Return exactly the lines that run from the beginning through the line containing "wasm.setup();", both included, and no others.

→ Provided data
----
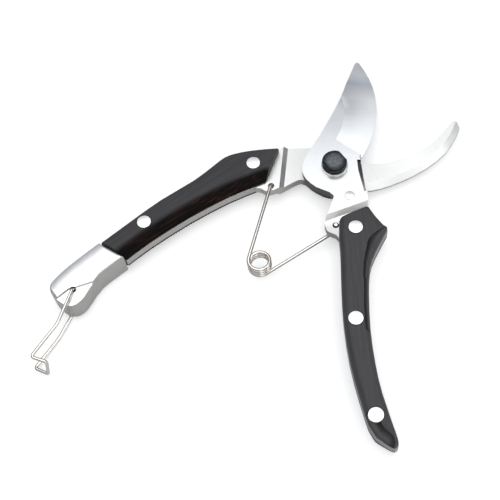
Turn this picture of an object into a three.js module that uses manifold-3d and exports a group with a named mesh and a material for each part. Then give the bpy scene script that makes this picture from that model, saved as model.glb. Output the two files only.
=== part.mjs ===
// Bypass pruning shears with wooden handle scales, lying open on their side.
// Millimetres, +Z up. The pivot turns about the Z axis, and z = 0 is the end face of the pivot bolt.
// Two joggled steel plates cross at the pivot: the hook plate below, the blade plate above.
import * as THREE from 'three';
import { mergeVertices } from 'three/addons/utils/BufferGeometryUtils.js';
import Module from 'manifold-3d';

const wasm = await Module();
wasm.setup();

// Driving dimensions. Heights are measured from the plane where the two plates slide on each other.
const slideHeight = 8;
const runningGap = 0.125;
const plateTop = 4;
const tangHalf = 2;
const scaleRim = 1.3;
const scaleTop = 7;
const stepStart = 22.8;
const stepRun = 2;
const stepLag = 1.7;
const boltRadius = 3.5;
const boltClearance = 0.05;
const boltTop = 8.5;
const boltBottom = -8;
const roundSides = 32;
const rivetSides = 16;
const rivetHeadRadius = 3.25;
const rivetHeadHeight = 1.8;
const rivetShankRadius = 2;
const rivetGap = 0.15;
const capHalf = 7;
const springWire = 0.8;
const springArmHeight = 3.1;
const coilRadius = 4.75;
const latchWire = 0.75;
const latchHoleRadius = 1.1;
const springHoleRadius = 1.5;
const stopPinRadius = 2;
const throughCut = [-20, 20];

// Places in plan. The outlines are drawn with their zero beside the pivot, and the group moves the pivot to
// the origin.
const pivotPlace = [0.2, 0.8];
const hookEarHole = [-29.2, -8.9];
const bladeTabHole = [1, -30.5];
const coilCentre = [-33, -49];
const latchHole = [-114.8, -65.6];
const stopPinPlace = [7.3, -15.9];
const hookRivets = { front: [-37.6, 0.8], rear: [-86.2, -31.2] };
const bladeRivets = { front: [9.9, -34.1], middle: [9.9, -79], rear: [17.8, -122] };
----
→ Solution to this exercise
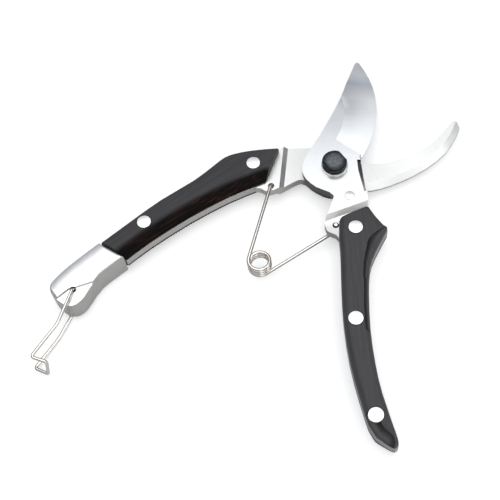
Turn this picture of an object into a three.js module that uses manifold-3d and exports a group with a named mesh and a material for each part. Then give the bpy scene script that makes this picture from that model, saved as model.glb. Output the two files only.
=== part.mjs ===
// Bypass pruning shears with wooden handle scales, lying open on their side.
// Millimetres, +Z up. The pivot turns about the Z axis, and z = 0 is the end face of the pivot bolt.
// Two joggled steel plates cross at the pivot: the hook plate below, the blade plate above.
import * as THREE from 'three';
import { mergeVertices } from 'three/addons/utils/BufferGeometryUtils.js';
import Module from 'manifold-3d';

const wasm = await Module();
wasm.setup();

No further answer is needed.